Many people like to ask whether the future is determined. This has relevance to issues like free will, for example.
I would like to address the reverse question: Is the *past* determined?
In other words, is the past fixed once we pass it?
Another interpretation of the problem, possibly a different spin: Given the state of the universe *now* (and I am flexible about what this means), is the entirety of the past determined? Can every event of the past be *theoretically* deduced from the information of the present?
When framed in this way, I have to say that it seems unlikely. For example, it seems quite unlikely that the weight of Casar's last drink is fixed from anything available in the universe today. It seems unlikely that the question 'was there a T-Rex standing in this spot 68 million years ago exactly' actually has an answer that is determined by the state of the universe now.
So, to what extent is the past determined? If it is NOT determined, how does that affect your views of the past? if it *is* determined, in what sense is it so?

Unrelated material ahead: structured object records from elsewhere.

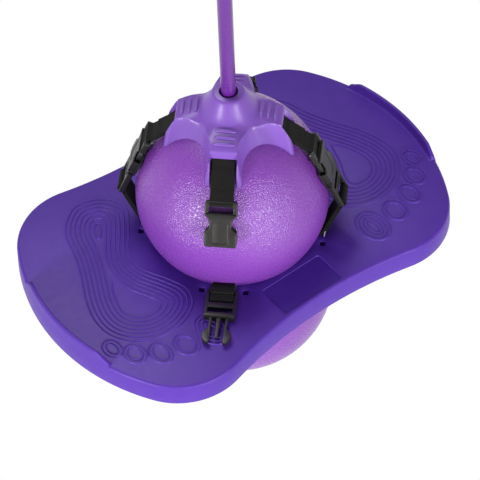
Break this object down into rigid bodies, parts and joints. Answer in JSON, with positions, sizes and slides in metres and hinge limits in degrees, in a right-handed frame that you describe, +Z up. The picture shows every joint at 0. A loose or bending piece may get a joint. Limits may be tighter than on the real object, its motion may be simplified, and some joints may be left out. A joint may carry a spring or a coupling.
{
  "type": "balance dome trainer",
  "caption": "Waisted air ball carrying an oblong footboard with raised footprints, held by a star-shaped cap with strap buckles, and an elastic pull tube with a bar handle.",
  "frame": {"origin": "centre of the ball's flattened contact patch on the floor, at the bottom of the whole object", "axes": "+Z up along the ball and the pull tube, +X along the long side of the board, toes towards -Y"},
  "size_m": [0.485, 0.321, 0.677],
  "materials": {
    "board_plastic": "moulded violet polyethylene with a soft sheen",
    "ball_vinyl": "pebble-grained satin purple vinyl",
    "cap_plastic": "smooth moulded lilac plastic, satin gloss",
    "tube_latex": "smooth glossy violet elastic tube",
    "webbing": "ribbed black polypropylene webbing",
    "buckle_plastic": "black acetal, satin",
    "grip_foam": "fine-celled black foam",
    "hub_plastic": "black moulded plastic",
    "valve_vinyl": "white vinyl",
    "zinc_steel": "bright zinc plate",
    "bar_aluminium": "drawn tube",
    "plug_nylon": "black nylon"
  },
  "bodies": {
    "trainer": {"board": "board_plastic", "ball": "ball_vinyl", "cap": "cap_plastic", "tube_base_plug": "plug_nylon", "tube_collar": "plug_nylon", "retainer_plate": "zinc_steel", "retainer_screws": "zinc_steel", "pull_tube": "tube_latex", "front_right_lower_strap": "webbing", "front_left_upper_strap": "webbing", "front_left_female_buckle": "buckle_plastic", "front_left_lower_strap": "webbing", "front_left_male_buckle": "buckle_plastic", "rear_left_upper_strap": "webbing", "rear_left_female_buckle": "buckle_plastic", "rear_left_lower_strap": "webbing", "rear_left_male_buckle": "buckle_plastic", "rear_right_upper_strap": "webbing", "rear_right_female_buckle": "buckle_plastic", "rear_right_lower_strap": "webbing", "rear_right_male_buckle": "buckle_plastic"},
    "valve_plug": {"valve_plug": "valve_vinyl"},
    "handle": {"tube_top_plug": "plug_nylon", "handle_hub": "hub_plastic", "handle_bar": "bar_aluminium", "handle_screw": "zinc_steel", "left_grip": "grip_foam", "right_grip": "grip_foam", "left_end_cap": "cap_plastic", "right_end_cap": "cap_plastic"},
    "front_right_strap": {"front_right_upper_strap": "webbing"},
    "front_right_female": {"front_right_female_buckle": "buckle_plastic"},
    "front_right_male": {"front_right_male_buckle": "buckle_plastic"},
    "front_right_prong_a": {"front_right_prong_a": "buckle_plastic"},
    "front_right_prong_b": {"front_right_prong_b": "buckle_plastic"},
    "front_left_prong_a": {"front_left_prong_a": "buckle_plastic"},
    "front_left_prong_b": {"front_left_prong_b": "buckle_plastic"},
    "rear_left_prong_a": {"rear_left_prong_a": "buckle_plastic"},
    "rear_left_prong_b": {"rear_left_prong_b": "buckle_plastic"},
    "rear_right_prong_a": {"rear_right_prong_a": "buckle_plastic"},
    "rear_right_prong_b": {"rear_right_prong_b": "buckle_plastic"}
  },
  "joints": [
    {"name": "handle_pull", "type": "slide", "parent": "trainer", "child": "handle", "axis": [0, 0, 1], "range_m": [0, 0.25], "stiffness_N_per_m": 300, "deforming": ["pull_tube"]},
    {"name": "valve_plug_pull", "type": "slide", "parent": "trainer", "child": "valve_plug", "axis": [0, 1, 0], "range_m": [0, 0.015]},
    {"name": "front_right_strap_swing", "type": "hinge", "parent": "trainer", "child": "front_right_strap", "pos_m": [-0.03748, -0.03748, 0.359], "axis": [-0.7071, 0.7071, 0], "range_deg": [0, 65]},
    {"name": "front_right_female_swing", "type": "hinge", "parent": "front_right_strap", "child": "front_right_female", "pos_m": [-0.06094, -0.06094, 0.32674], "axis": [-0.7071, 0.7071, 0], "range_deg": [0, 80]},
    {"name": "front_right_male_swing", "type": "hinge", "parent": "trainer", "child": "front_right_male", "pos_m": [-0.07566, -0.07566, 0.204], "axis": [-0.7071, 0.7071, 0], "range_deg": [0, 75]},
    {"name": "front_right_prong_a_squeeze", "type": "hinge", "parent": "front_right_male", "child": "front_right_prong_a", "pos_m": [-0.10794, -0.09486, 0.204], "axis": [0, 0, 1], "range_deg": [0, 7], "stiffness_Nm_per_rad": 0.5},
    {"name": "front_right_prong_b_squeeze", "type": "hinge", "parent": "front_right_male", "child": "front_right_prong_b", "pos_m": [-0.09486, -0.10794, 0.204], "axis": [0, 0, -1], "range_deg": [0, 7], "stiffness_Nm_per_rad": 0.5},
    {"name": "front_left_prong_a_squeeze", "type": "hinge", "parent": "trainer", "child": "front_left_prong_a", "pos_m": [0.0687, -0.08178, 0.28795], "axis": [-0.6556, 0.6556, -0.3746], "range_deg": [0, 7], "stiffness_Nm_per_rad": 0.5},
    {"name": "front_left_prong_b_squeeze", "type": "hinge", "parent": "trainer", "child": "front_left_prong_b", "pos_m": [0.08178, -0.0687, 0.28795], "axis": [0.6556, -0.6556, 0.3746], "range_deg": [0, 7], "stiffness_Nm_per_rad": 0.5},
    {"name": "rear_left_prong_a_squeeze", "type": "hinge", "parent": "trainer", "child": "rear_left_prong_a", "pos_m": [0.08178, 0.0687, 0.28795], "axis": [-0.6556, -0.6556, -0.3746], "range_deg": [0, 7], "stiffness_Nm_per_rad": 0.5},
    {"name": "rear_left_prong_b_squeeze", "type": "hinge", "parent": "trainer", "child": "rear_left_prong_b", "pos_m": [0.0687, 0.08178, 0.28795], "axis": [0.6556, 0.6556, 0.3746], "range_deg": [0, 7], "stiffness_Nm_per_rad": 0.5},
    {"name": "rear_right_prong_a_squeeze", "type": "hinge", "parent": "trainer", "child": "rear_right_prong_a", "pos_m": [-0.0687, 0.08178, 0.28795], "axis": [0.6556, -0.6556, -0.3746], "range_deg": [0, 7], "stiffness_Nm_per_rad": 0.5},
    {"name": "rear_right_prong_b_squeeze", "type": "hinge", "parent": "trainer", "child": "rear_right_prong_b", "pos_m": [-0.08178, 0.0687, 0.28795], "axis": [-0.6556, 0.6556, 0.3746], "range_deg": [0, 7], "stiffness_Nm_per_rad": 0.5}
  ],
  "couplings": [
    {"joint": "front_right_prong_b_squeeze", "follows": "front_right_prong_a_squeeze", "ratio": 1},
    {"joint": "front_left_prong_b_squeeze", "follows": "front_left_prong_a_squeeze", "ratio": 1},
    {"joint": "rear_left_prong_b_squeeze", "follows": "rear_left_prong_a_squeeze", "ratio": 1},
    {"joint": "rear_right_prong_b_squeeze", "follows": "rear_right_prong_a_squeeze", "ratio": 1}
  ]
}
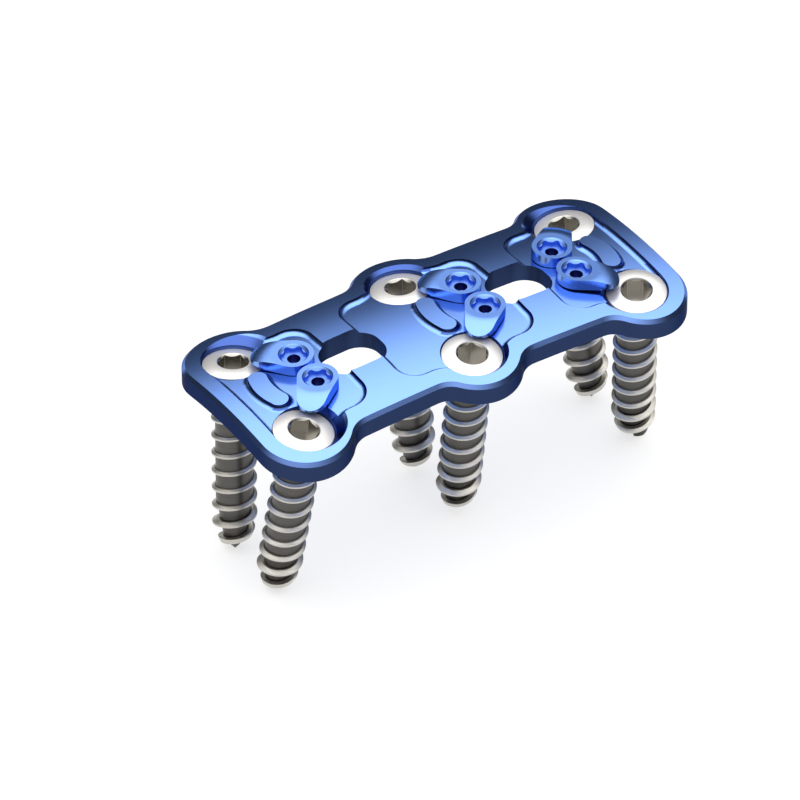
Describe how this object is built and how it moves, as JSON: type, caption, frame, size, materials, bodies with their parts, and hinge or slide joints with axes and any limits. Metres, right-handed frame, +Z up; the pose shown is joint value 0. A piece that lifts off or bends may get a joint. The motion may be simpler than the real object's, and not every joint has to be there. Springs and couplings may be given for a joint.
{
  "type": "orthopedic bone plate",
  "caption": "Curved titanium bone plate for the front of the neck, held by coarse-threaded hex-socket screws, with teardrop cams that turn over the screw heads and open graft windows.",
  "frame": {"origin": "centre of the footprint, on the surface that the tips of the end screws stand on", "axes": "+X along the plate from the cranial to the caudal end, +Y to the patient's left, +Z up out of the plate's outer face"},
  "size_m": [0.044, 0.0202, 0.0207],
  "materials": {
    "blue_plate": "satin anodised",
    "blue_cam": "satin anodised",
    "grey_screw": "machined"
  },
  "bodies": {
    "plate": {"plate": "blue_plate"},
    "bone_screw_cranial_left": {"bone_screw_cranial_left": "grey_screw"},
    "bone_screw_cranial_right": {"bone_screw_cranial_right": "grey_screw"},
    "bone_screw_middle_left": {"bone_screw_middle_left": "grey_screw"},
    "bone_screw_middle_right": {"bone_screw_middle_right": "grey_screw"},
    "bone_screw_caudal_left": {"bone_screw_caudal_left": "grey_screw"},
    "bone_screw_caudal_right": {"bone_screw_caudal_right": "grey_screw"},
    "locking_cam_cranial_left": {"locking_cam_cranial_left": "blue_cam"},
    "locking_cam_cranial_right": {"locking_cam_cranial_right": "blue_cam"},
    "locking_cam_middle_left": {"locking_cam_middle_left": "blue_cam"},
    "locking_cam_middle_right": {"locking_cam_middle_right": "blue_cam"},
    "locking_cam_caudal_left": {"locking_cam_caudal_left": "blue_cam"},
    "locking_cam_caudal_right": {"locking_cam_caudal_right": "blue_cam"}
  },
  "joints": [
    {"name": "screw_turn_cranial_left", "type": "hinge", "parent": "plate", "child": "bone_screw_cranial_left", "pos_m": [-0.0175, 0.00562, 0.01857], "axis": [0.0877, 0.1274, 0.988], "continuous": true},
    {"name": "screw_turn_cranial_right", "type": "hinge", "parent": "plate", "child": "bone_screw_cranial_right", "pos_m": [-0.0175, -0.00562, 0.01857], "axis": [0.0877, -0.1274, 0.988], "continuous": true},
    {"name": "screw_turn_middle_left", "type": "hinge", "parent": "plate", "child": "bone_screw_middle_left", "pos_m": [0, 0.00562, 0.01918], "axis": [0, 0.1279, 0.9918], "continuous": true},
    {"name": "screw_turn_middle_right", "type": "hinge", "parent": "plate", "child": "bone_screw_middle_right", "pos_m": [0, -0.00562, 0.01918], "axis": [0, -0.1279, 0.9918], "continuous": true},
    {"name": "screw_turn_caudal_left", "type": "hinge", "parent": "plate", "child": "bone_screw_caudal_left", "pos_m": [0.0175, 0.00562, 0.01857], "axis": [-0.0877, 0.1274, 0.988], "continuous": true},
    {"name": "screw_turn_caudal_right", "type": "hinge", "parent": "plate", "child": "bone_screw_caudal_right", "pos_m": [0.0175, -0.00562, 0.01857], "axis": [-0.0877, -0.1274, 0.988], "continuous": true},
    {"name": "cam_turn_cranial_left", "type": "hinge", "parent": "plate", "child": "locking_cam_cranial_left", "pos_m": [-0.0136, 0.00191, 0.01969], "axis": [0.0533, 0, -0.9986], "range_deg": [0, 90]},
    {"name": "cam_turn_cranial_right", "type": "hinge", "parent": "plate", "child": "locking_cam_cranial_right", "pos_m": [-0.0136, -0.00191, 0.01969], "axis": [-0.0533, 0, 0.9986], "range_deg": [0, 90]},
    {"name": "cam_turn_middle_left", "type": "hinge", "parent": "plate", "child": "locking_cam_middle_left", "pos_m": [0.0039, 0.00191, 0.02002], "axis": [-0.0153, 0, -0.9999], "range_deg": [0, 90]},
    {"name": "cam_turn_middle_right", "type": "hinge", "parent": "plate", "child": "locking_cam_middle_right", "pos_m": [0.0039, -0.00191, 0.02002], "axis": [0.0153, 0, 0.9999], "range_deg": [0, 90]},
    {"name": "cam_turn_caudal_left", "type": "hinge", "parent": "plate", "child": "locking_cam_caudal_left", "pos_m": [0.0136, 0.00191, 0.01969], "axis": [0.0533, 0, 0.9986], "range_deg": [0, 90]},
    {"name": "cam_turn_caudal_right", "type": "hinge", "parent": "plate", "child": "locking_cam_caudal_right", "pos_m": [0.0136, -0.00191, 0.01969], "axis": [-0.0533, 0, -0.9986], "range_deg": [0, 90]}
  ]
}
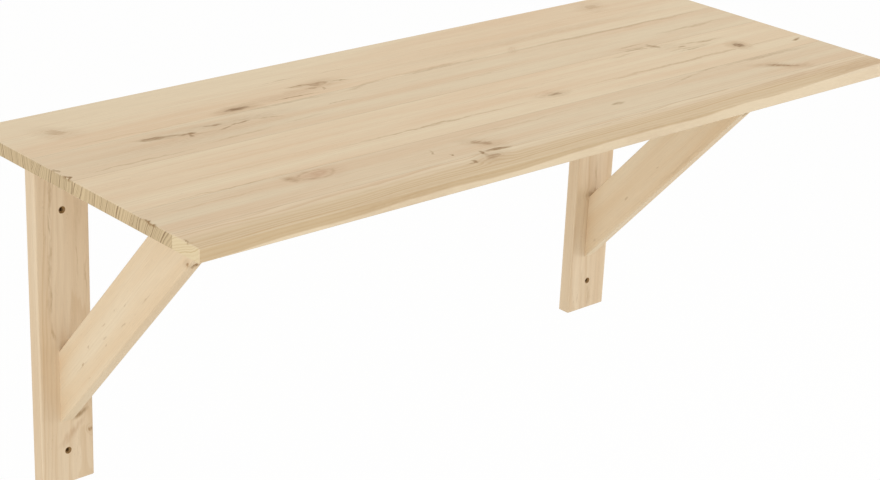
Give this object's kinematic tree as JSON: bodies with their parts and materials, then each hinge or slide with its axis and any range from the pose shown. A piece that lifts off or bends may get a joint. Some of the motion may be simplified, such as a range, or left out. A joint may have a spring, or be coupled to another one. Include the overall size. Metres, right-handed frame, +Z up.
{
  "type": "wall-mounted table",
  "caption": "Fixed wall table: an edge-glued pine top on wall posts with diagonal braces, screwed to a wall through countersunk holes in the posts.",
  "frame": {"origin": "centre of the rectangle of wall-screw holes, on the wall plane at the backs of the posts", "axes": "+X along the table, to the right as seen from the room; +Y into the wall; +Z up. The front edge of the top is at negative Y"},
  "size_m": [1.2, 0.475, 0.518],
  "materials": {
    "pine_top": "raw pine, sanded, edge-glued",
    "pine_post": "raw pine, planed",
    "pine_brace": "raw pine, planed",
    "beech_dowel": "turned beech",
    "zinc_screw": "zinc-plated steel"
  },
  "bodies": {
    "root": {"top_stave_rear": "pine_top", "top_stave_second": "pine_top", "top_stave_middle": "pine_top", "top_stave_fourth": "pine_top", "top_stave_front": "pine_top", "left_post": "pine_post", "right_post": "pine_post", "left_brace": "pine_brace", "right_brace": "pine_brace", "left_dowel_outer": "beech_dowel", "left_dowel_inner": "beech_dowel", "right_dowel_outer": "beech_dowel", "right_dowel_inner": "beech_dowel", "left_foot_screw_lower": "zinc_screw", "left_foot_screw_upper": "zinc_screw", "right_foot_screw_lower": "zinc_screw", "right_foot_screw_upper": "zinc_screw", "left_top_screw": "zinc_screw", "right_top_screw": "zinc_screw"}
  },
  "joints": []
}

Einstein regarded spacetime as something modern expounders can liken to a loaf of bread in 4-space, which relativity cuts into slices to illustrate what things like before, after, and simultaneous mean if general relativity is correct. It's not hard to interpret that as a claim that the past (and, relatively speaking) bits of the future are fixed.
And as you know, the present scientific approach to reasoning from retrospect takes the past to be fixed, and to be consistent in its obedience to the rules. Thus we make models from hypotheses about past states and see how well their results match the present when cranked through the model's prescribed processes. Examples are models of the universe from the Big Bang to the present distribution of galaxies &c, and models of the formation and evolution of the solar system. I have no doubt there are a great many more.
Do I agree that the past is fixed? Yes, I think our past is the past and I think the past as such can't be changed after it's happened. Certainly I see no evidence in the present that humans from the future are among us ─ and maybe if time travel were indeed possible, there'd be very good reasons not to do it.
But was the past always fixed? I recall the late Stephen Jay Gould's
Wonderful Life and his argument that if you "played the tape of life again" starting at the Burgess Shales, you'd get a totally different set of animals to the ones we have, such are the sheer chances at large in evolution. This is underlined by the mechanics of human conception, where the genetic composition of the offspring depends on which specific spermatozoon forms the zygote with that particular ovum. A few seconds earlier or later, or a different positioning of the bodies, or a different month, and you'd very likely get a different result.
None of that matters if determinism is strict at all levels; but since we don't know whether random quantum events can affect macro results on a scale which would disturb such outcomes, we don't presently have a firm answer to that question.
When we enlarge the scale to look at the formation of the universe, we find its dust, rocks, rings, planets, stars, galaxies, galaxy clusters and superclusters, its dark matter and dark energy and the likelihood of more unknown unknowns, all in particular spatial relationships with each other.
Are such large-scale arrangements so big that random quantum events don't make a significant difference? If we play the universe's tape again, will we get the same entities and the same relationships? I'm not aware that we have an answer to that either.
Which is to say, although we have only one past, it may be possible ─ but we don't know how possible ─ that if we ran
that tape again, we'd get a different set of relationships of the elements of the universe in both senses of the word.